Finanças negaram aumento

Em resposta, a tutela afirmou que "os estatutos do IGCP em vigor [até à altura] já equiparam os membros do conselho directivo a gestores públicos de empresas do grupo A", a classificação mais elevada. E, "sendo assim, a alteração (...) não acarreta qualquer aumento de remuneração". Se, de facto, tivesse sido mantida a classificação A, não haveria alterações. Mas não foi isso que aconteceu.

Em meados de Junho, o ministro das Finanças foi inquirido sobre o tema, durante uma audição no Parlamento. Em resposta a uma pergunta sobre o possível aumento dos vencimentos no IGCP com a transformação em empresa, Vítor Gaspar respondeu: "Não existe aumento de despesa com as remunerações dos dirigentes do IGCP e não quer ser mais preciso do que fui neste momento".

Confrontada com estas declarações, a tutela respondeu que, tanto os esclarecimentos de Junho, como as afirmações do ministro se reportavam à comparação com o salário auferido pelo conselho liderado por Alberto Soares, cujo vencimento não foi possível apurar por não ter sido divulgado no site do IGCP. "Face à equipa de gestão anterior, o montante total de remunerações será reduzido", explicou ontem o ministério.

Porém, na resposta que as Finanças deram ao PÚBLICO em Junho, referia-se claramente que o instituto seria integrado no grupo A. Ontem, a tutela explicou que esta excepção tem como justificação "as especificidades do IGCP enquanto instituição financeira". E afirmou que "a Comissão Europeia, o Banco Central Europeu e o Fundo Monetário Internacional foram consultados sobre o diploma de criação do IGCP EPE".

Além da questão dos salários, a conversão do IGCP em empresa também gerou surpresa porque o Governo está impedido pelas autoridades externas de criar novas entidades no Sector Empresarial do Estado (SEE).
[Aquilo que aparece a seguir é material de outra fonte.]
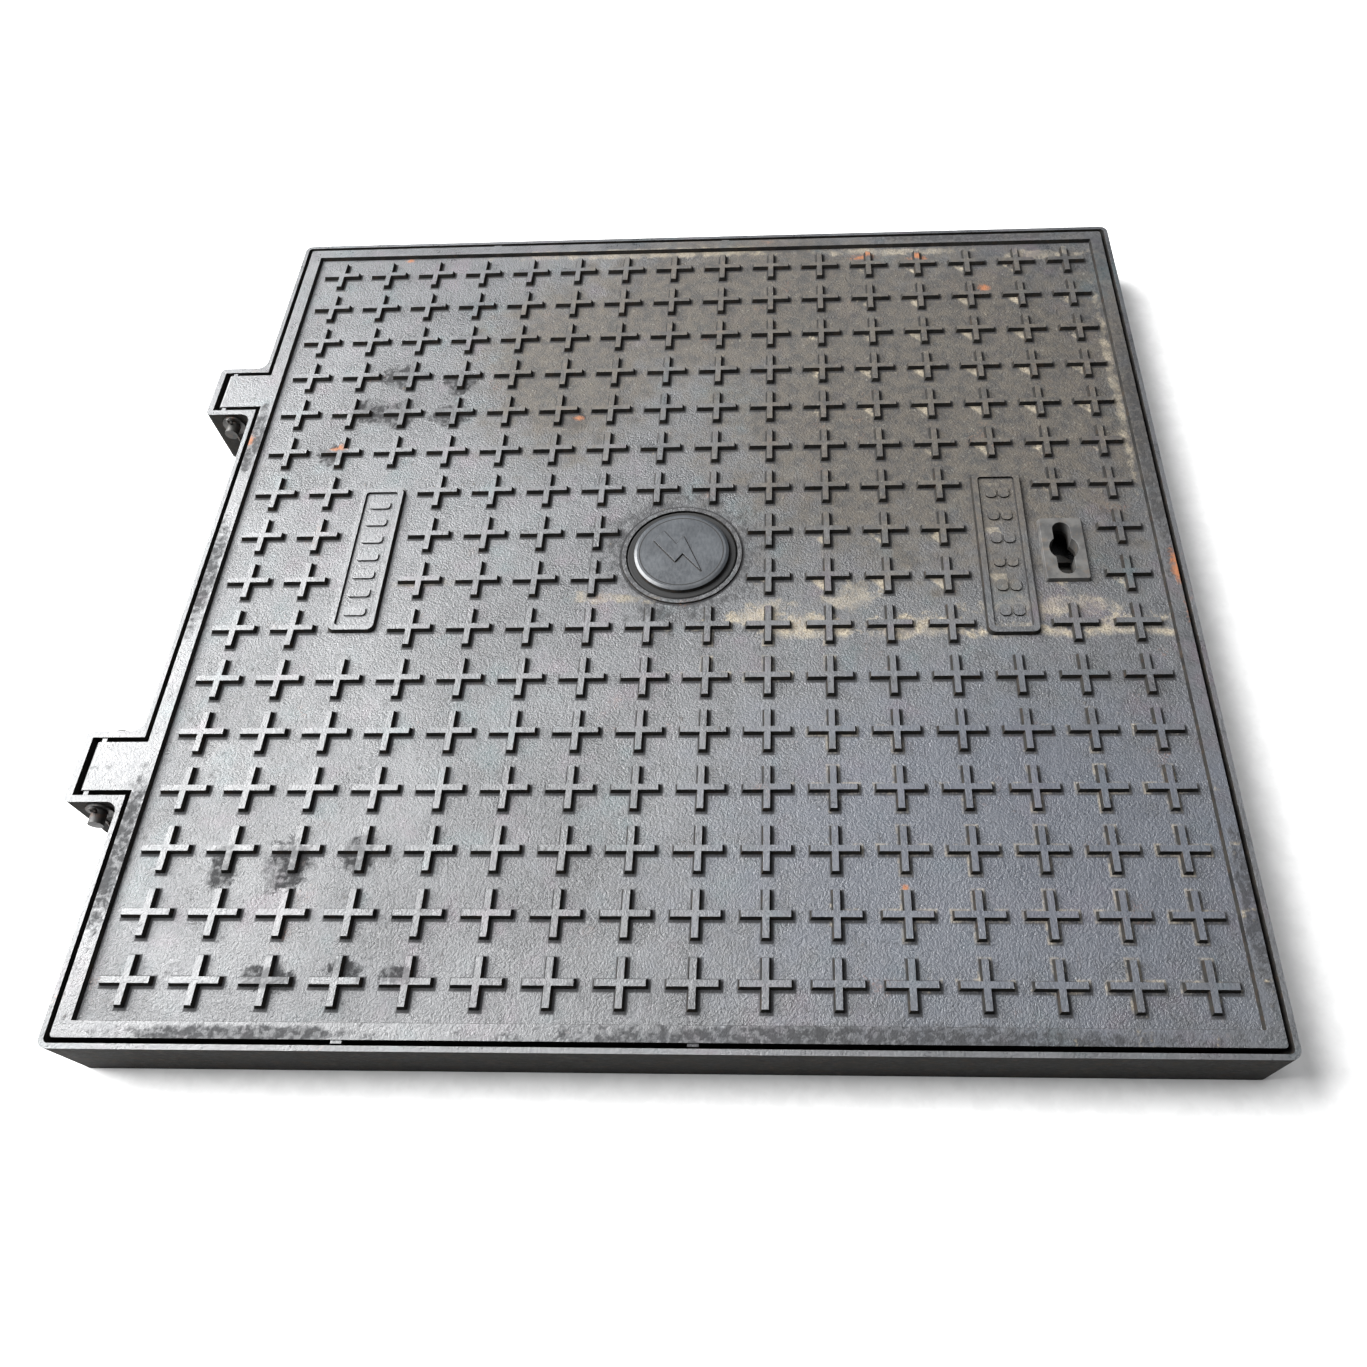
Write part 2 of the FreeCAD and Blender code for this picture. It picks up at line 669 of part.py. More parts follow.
# ---------------------------------------------------------------- lock
def make_lock_cup():
    outer_size = [size + 2 * cup_wall for size in cup_inner_size]
    cup = rounded_block(lock_x, lock_y, outer_size[0], outer_size[1], cup_corner_radius,
                        cup_bottom, panel_bottom)
    flange = rounded_block(lock_x, lock_y, cup_flange_size[0], cup_flange_size[1], cup_corner_radius,
                           panel_bottom - cup_flange_thickness, panel_bottom)
    inside = rounded_block(lock_x, lock_y, cup_inner_size[0], cup_inner_size[1], cup_corner_radius - cup_wall,
                           cup_floor_top, panel_bottom + overrun)
    holes = [upright_cylinder(lock_x + dx, lock_y + dy, cup_screw_radius + thread_gap,
                              cup_bottom - overrun, panel_bottom + overrun)
             for dx, dy in corners_of(cup_screw_spacing)]
    bore = upright_cylinder(lock_x, lock_y, spindle_radius + pin_running_clearance,
                            cup_bottom - overrun, panel_bottom + overrun)
    return cup.fuse(flange).cut([inside, bore] + holes)


def make_lock_cup_screws():
    under_head = panel_bottom - cup_flange_thickness
    return [bolt(lock_x + dx, lock_y + dy, cup_screw_radius, panel_bottom + cup_screw_grip, under_head,
                 *cup_screw_head, upward=True)
            for dx, dy in corners_of(cup_screw_spacing)]


def square_shank(size, z0, z1):
    half = size / 2
    return block(lock_x - half, lock_x + half, lock_y - half, lock_y + half, z0, z1)


def make_lock_spindle():
    head_bottom = cup_floor_top + seat_clearance
    head_top = head_bottom + spindle_head_height
    head = upright_cylinder(lock_x, lock_y, spindle_head_radius, head_bottom, head_top)
    slot = block(lock_x - spindle_head_radius - overrun, lock_x + spindle_head_radius + overrun,
                 lock_y - key_slot_width / 2, lock_y + key_slot_width / 2,
                 head_top - key_slot_depth, head_top + overrun)
    journal = upright_cylinder(lock_x, lock_y, spindle_radius, lock_spring_top, head_bottom + overrun)
    shank = square_shank(spindle_square, cam_bottom, lock_spring_top + overrun)
    thread = upright_cylinder(lock_x, lock_y, spindle_square / 2,
                              nut_bottom - overrun, cam_bottom + overrun)
    return head.cut(slot).fuse([journal, shank, thread])


def make_lock_washer():
    top = cup_bottom - seat_clearance
    ring = upright_cylinder(lock_x, lock_y, 2 * spindle_radius, lock_spring_top, top)
    return ring.cut(upright_cylinder(lock_x, lock_y, spindle_radius + thread_gap,
                                     lock_spring_top - overrun, top + overrun))


def make_lock_spring():
    """Conical disc spring that keeps the cam from turning by itself."""
    inner, outer = spindle_radius + thread_gap, 2 * spindle_radius - lock_spring_land
    leaf = lock_spring_height / 2
    profile = [(inner, cam_top), (inner + lock_spring_land, cam_top), (outer, lock_spring_top - leaf),
               (outer, lock_spring_top), (outer - lock_spring_land, lock_spring_top),
               (inner, cam_top + leaf)]
    return turned(profile).translated(vector(lock_x, lock_y, 0))


def make_lock_cam():
    """The cam lies along +Y when unlocked and points to +X, under the keeper, when locked."""
    hub = upright_cylinder(lock_x, lock_y, cam_hub_radius, cam_bottom, cam_top)
    half = cam_width / 2
    arm = block(lock_x - half, lock_x + half, lock_y, lock_y + cam_reach - half, cam_bottom, cam_top)
    tip = upright_cylinder(lock_x, lock_y + cam_reach - half, half, cam_bottom, cam_top)
    return hub.fuse([arm, tip]).cut(square_shank(spindle_square + square_clearance,
                                                 cam_bottom - overrun, cam_top + overrun))


def make_lock_nut():
    nut = hexagon(lock_x, lock_y, lock_nut_width, nut_bottom, cam_bottom)
    return nut.cut(upright_cylinder(lock_x, lock_y, spindle_square / 2,
                                    nut_bottom - overrun, cam_bottom + overrun))


# ---------------------------------------------------------------- keeper
def keeper_foot_x():
    return clear_opening / 2 + keeper_foot_width / 2


def make_keeper():
    web_x = lock_x + cam_reach + keeper_web_clearance
    bar_bottom = cam_top + keeper_play
    bar_top = bar_bottom + keeper_bar_thickness
    half = keeper_width / 2
    foot_half = keeper_foot_length / 2
    centre = keeper_foot_x()
    foot_top = flange_thickness + keeper_foot_thickness
    foot = block(min(centre - keeper_foot_width / 2, web_x),
                 max(centre + keeper_foot_width / 2, web_x + keeper_web_thickness),
                 -foot_half, foot_half, flange_thickness, foot_top)
    web = block(web_x, web_x + keeper_web_thickness, -half, half, flange_thickness, bar_top)
    bar = block(lock_x + cam_reach - keeper_overlap, web_x + keeper_web_thickness, -half, half,
                bar_bottom, bar_top)
    holes = [upright_cylinder(centre, side * keeper_bolt_spacing / 2, keeper_bolt_radius + thread_gap,
                              flange_thickness - overrun, foot_top + overrun) for side in (-1, 1)]
    return foot.fuse([web, bar]).cut(holes)


def make_keeper_bolts():
    under_head = flange_thickness + keeper_foot_thickness
    return [bolt(keeper_foot_x(), side * keeper_bolt_spacing / 2, keeper_bolt_radius, keeper_bolt_tip,
                 under_head, *keeper_bolt_head)
            for side in (-1, 1)]


# ---------------------------------------------------------------- export
def write(name, shapes):
    """One STEP file per node; identical fasteners are separate solids in one file."""
    shape = shapes[0] if len(shapes) == 1 else Part.makeCompound(shapes)
    state = "valid" if shape.isValid() else "BAD"
    print(name, len(shape.Solids), "solid(s)", round(shape.Volume), "mm3", state)
    shape.exportStep(os.path.join("parts", name + ".step"))


def main():
    os.makedirs("parts", exist_ok=True)
    write("frame", [make_frame()])
    write("seat_gasket", [make_seat_gasket()])
    for name, y in zip(("front", "rear"), hinge_ys):
        write("hinge_pin_" + name, [make_hinge_pin(y)])
        write("hinge_washer_" + name, [make_hinge_washer(y)])
        write("split_pin_" + name, [make_split_pin(y)])
    write("cover", [make_cover()])
    write("service_badge", [make_badge()])
    write("badge_seal", [make_badge_seal()])
    write("badge_clamp_bar", [make_badge_clamp_bar()])
    write("badge_washer", [make_badge_washer()])
    write("badge_nut", [make_badge_nut()])
    write("keyhole_plate", [make_keyhole_plate()])
    write("keyhole_clamp_plate", [make_keyhole_clamp_plate()])
    write("keyhole_screws", make_keyhole_screws())
    write("lock_cup", [make_lock_cup()])
    write("lock_cup_screws", make_lock_cup_screws())
    write("lock_spindle", [make_lock_spindle()])
    write("lock_washer", [make_lock_washer()])
    write("lock_spring", [make_lock_spring()])
    write("lock_cam", [make_lock_cam()])
    write("lock_nut", [make_lock_nut()])
    write("lock_keeper", [make_keeper()])
    write("keeper_bolts", make_keeper_bolts())


main()
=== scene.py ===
import json
import math
import bpy
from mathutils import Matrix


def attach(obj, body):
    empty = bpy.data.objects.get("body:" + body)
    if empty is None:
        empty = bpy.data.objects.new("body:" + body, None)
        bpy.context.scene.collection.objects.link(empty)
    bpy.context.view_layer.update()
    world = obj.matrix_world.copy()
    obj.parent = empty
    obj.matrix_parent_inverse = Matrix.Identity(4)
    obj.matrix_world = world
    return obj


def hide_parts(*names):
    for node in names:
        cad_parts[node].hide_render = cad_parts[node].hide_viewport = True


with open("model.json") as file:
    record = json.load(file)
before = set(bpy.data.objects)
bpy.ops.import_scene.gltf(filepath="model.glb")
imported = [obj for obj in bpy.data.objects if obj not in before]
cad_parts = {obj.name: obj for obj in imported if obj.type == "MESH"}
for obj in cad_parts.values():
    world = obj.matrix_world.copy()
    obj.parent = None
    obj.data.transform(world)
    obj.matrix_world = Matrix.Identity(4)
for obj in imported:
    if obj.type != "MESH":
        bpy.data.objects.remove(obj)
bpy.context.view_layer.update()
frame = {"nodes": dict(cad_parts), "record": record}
nodes = frame["nodes"]
print("stage: frame loaded,", len(nodes), "nodes")


class Shader:  # one material being wired up: every call adds nodes and hands back their output
    def __init__(self, name):
        self.material = bpy.data.materials.new(name)
        self.material.use_nodes = True
        self.tree = self.material.node_tree
        self.tree.nodes.clear()
        self.output = self.tree.nodes.new("ShaderNodeOutputMaterial")
        self.surface = self.tree.nodes.new("ShaderNodeBsdfPrincipled")
        self.tree.links.new(self.surface.outputs[0], self.output.inputs[0])
        self.place = self.tree.nodes.new("ShaderNodeTexCoord").outputs["Object"]

    def feed(self, socket, value):
        if isinstance(value, bpy.types.NodeSocket):
            self.tree.links.new(value, socket)
        elif isinstance(value, tuple) and len(value) == 3 and socket.type == "RGBA":
            socket.default_value = (*value, 1.0)
        else:
            socket.default_value = value

    def math(self, operation, first, second=0.0, third=None, clamp=False):
        node = self.tree.nodes.new("ShaderNodeMath")
        node.operation = operation
        node.use_clamp = clamp
        self.feed(node.inputs[0], first)
        self.feed(node.inputs[1], second)
        if third is not None:
            self.feed(node.inputs[2], third)
        return node.outputs[0]

    def times(self, first, second):
        return self.math("MULTIPLY", first, second)

    def plus(self, first, second):
        return self.math("ADD", first, second)

    def minus(self, first, second):
        return self.math("SUBTRACT", first, second)

    def most(self, first, second):
        return self.math("MAXIMUM", first, second)

    def least(self, first, second):
        return self.math("MINIMUM", first, second)

    def size(self, number):
        return self.math("ABSOLUTE", number)

    def noise(self, scale, detail=4.0, roughness=0.55, stretch=(1, 1, 1), offset=(0, 0, 0), warp=0.0):
        node = self.tree.nodes.new("ShaderNodeTexNoise")
        node.inputs["Scale"].default_value = scale
        node.inputs["Detail"].default_value = detail
        node.inputs["Roughness"].default_value = roughness
        node.inputs["Distortion"].default_value = warp
        self.feed(node.inputs["Vector"], self.moved(offset, (0, 0, 0), stretch))
        return node.outputs[0]

    def moved(self, offset, turn, stretch, kind="POINT"):
        if offset == (0, 0, 0) and turn == (0, 0, 0) and stretch == (1, 1, 1) and kind == "POINT":
            return self.place
        node = self.tree.nodes.new("ShaderNodeMapping")
        node.vector_type = kind
        node.inputs["Location"].default_value = offset
        node.inputs["Rotation"].default_value = turn
        node.inputs["Scale"].default_value = stretch
        self.feed(node.inputs["Vector"], self.place)
        return node.outputs[0]

    def between(self, value, low, high, toLow=0.0, toHigh=1.0):
        node = self.tree.nodes.new("ShaderNodeMapRange")
        node.interpolation_type = "SMOOTHSTEP"
        for place, number in zip((1, 2, 3, 4), (low, high, toLow, toHigh)):
            node.inputs[place].default_value = number
        self.feed(node.inputs[0], value)
        return node.outputs[0]

    def spot(self, x, y, halfX, halfY, turn=0.0):
        # a soft oval on the plan, 1 in its middle and 0 at its edge
        node = self.tree.nodes.new("ShaderNodeTexGradient")
        node.gradient_type = "SPHERICAL"
        self.feed(node.inputs["Vector"], self.moved((x / 1000, y / 1000, 0), (0, 0, math.radians(turn)),
                                                    (halfX / 1000, halfY / 1000, 1000), "TEXTURE"))
        return node.outputs["Fac"]

    def spots(self, ovals):
        found = None
        for oval in ovals:
            mask = self.spot(*oval)
            found = mask if found is None else self.most(found, mask)
        return found

    def blend(self, amount, first, second):
        node = self.tree.nodes.new("ShaderNodeMix")
        self.feed(node.inputs[0], amount)
        self.feed(node.inputs[2], first)
        self.feed(node.inputs[3], second)
        return node.outputs[0]

    def mix(self, amount, first, second):
        node = self.tree.nodes.new("ShaderNodeMix")
        node.data_type = "RGBA"
        self.feed(node.inputs[0], amount)
        self.feed(node.inputs[6], first)
        self.feed(node.inputs[7], second)
        return node.outputs[2]

    def axis(self, which):
        node = self.tree.nodes.new("ShaderNodeSeparateXYZ")
        self.feed(node.inputs[0], self.place)
        return node.outputs[which]

    def upward(self):
        # how far each face looks up, which softenedCopy stores on the mesh
        node = self.tree.nodes.new("ShaderNodeAttribute")
        node.attribute_name = "upward"
        return node.outputs["Fac"]

    def boxGap(self, x, y, halfX, halfY):
        # how far a point is outside a rectangle on the plan, or inside it where below 0
        sides = []
        for which, middle, half in ((0, x, halfX), (1, y, halfY)):
            away = self.size(self.minus(self.axis(which), middle / 1000))
            sides.append(self.minus(away, half / 1000))
        return self.most(sides[0], sides[1])

    def vector(self, operation, first, second):
        node = self.tree.nodes.new("ShaderNodeVectorMath")
        node.operation = operation
        self.feed(node.inputs[0], first)
        self.feed(node.inputs["Scale" if operation == "SCALE" else 1], second)
        return node.outputs["Value" if operation in ("DOT_PRODUCT", "DISTANCE") else "Vector"]

    def flat(self):
        return self.moved((0, 0, 0), (0, 0, 0), (1, 1, 0))

    def outlineGap(self, corners):
        # how far a point is from a closed outline on the plan
        plan = self.flat()
        nearest = None
        for start, end in zip(corners, corners[1:] + corners[:1]):
            side = (end[0] - start[0], end[1] - start[1], 0.0)
            fromStart = self.vector("SUBTRACT", plan, (*start, 0.0))
            along = self.vector("DOT_PRODUCT", fromStart, side)
            share = self.math("DIVIDE", along, side[0] ** 2 + side[1] ** 2, clamp=True)
            away = self.vector("DISTANCE", fromStart, self.vector("SCALE", side, share))
            nearest = away if nearest is None else self.least(nearest, away)
        return nearest

    def ringLine(self, radius, halfWidth):
        # a thin circle round the middle of the plan
        away = self.minus(self.vector("DISTANCE", self.flat(), (0.0, 0.0, 0.0)), radius / 1000)
        return self.between(self.size(away), halfWidth / 2000, halfWidth / 1000, 1.0, 0.0)

    def bump(self, height, depth, strength=1.0, under=None):
        node = self.tree.nodes.new("ShaderNodeBump")
        node.inputs["Strength"].default_value = strength
        node.inputs["Distance"].default_value = depth
        self.feed(node.inputs["Height"], height)
        if under is not None:
            self.feed(node.inputs["Normal"], under)
        return node.outputs[0]

    def finish(self, colour, roughness, normal, metallic=0.0, specular=0.5):
        self.feed(self.surface.inputs["Base Color"], colour)
        self.feed(self.surface.inputs["Roughness"], roughness)
        self.surface.inputs["Metallic"].default_value = metallic
        self.surface.inputs["Specular IOR Level"].default_value = specular
        self.feed(self.surface.inputs["Normal"], normal)
        return self.material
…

No Memorando de Entendimento assinado com a troika, Portugal inibiu-se de criar novas empresas públicas até que fosse aprovada a nova lei de governação destas entidades.

Esse diploma, que definirá as novas regras de gestão do SEE, deveria ter sido submetido ao Parlamento até Julho, mas ainda nem sequer foi aprovado em Conselho de Ministros. O PÚBLICO sabe que estaria para ser discutido no último encontro, na passada quinta-feira, mas não avançou. Em Junho, as Finanças argumentaram que a decisão não contrariava o memorando, porque não se tratava da criação, mas sim da transformação do instituto.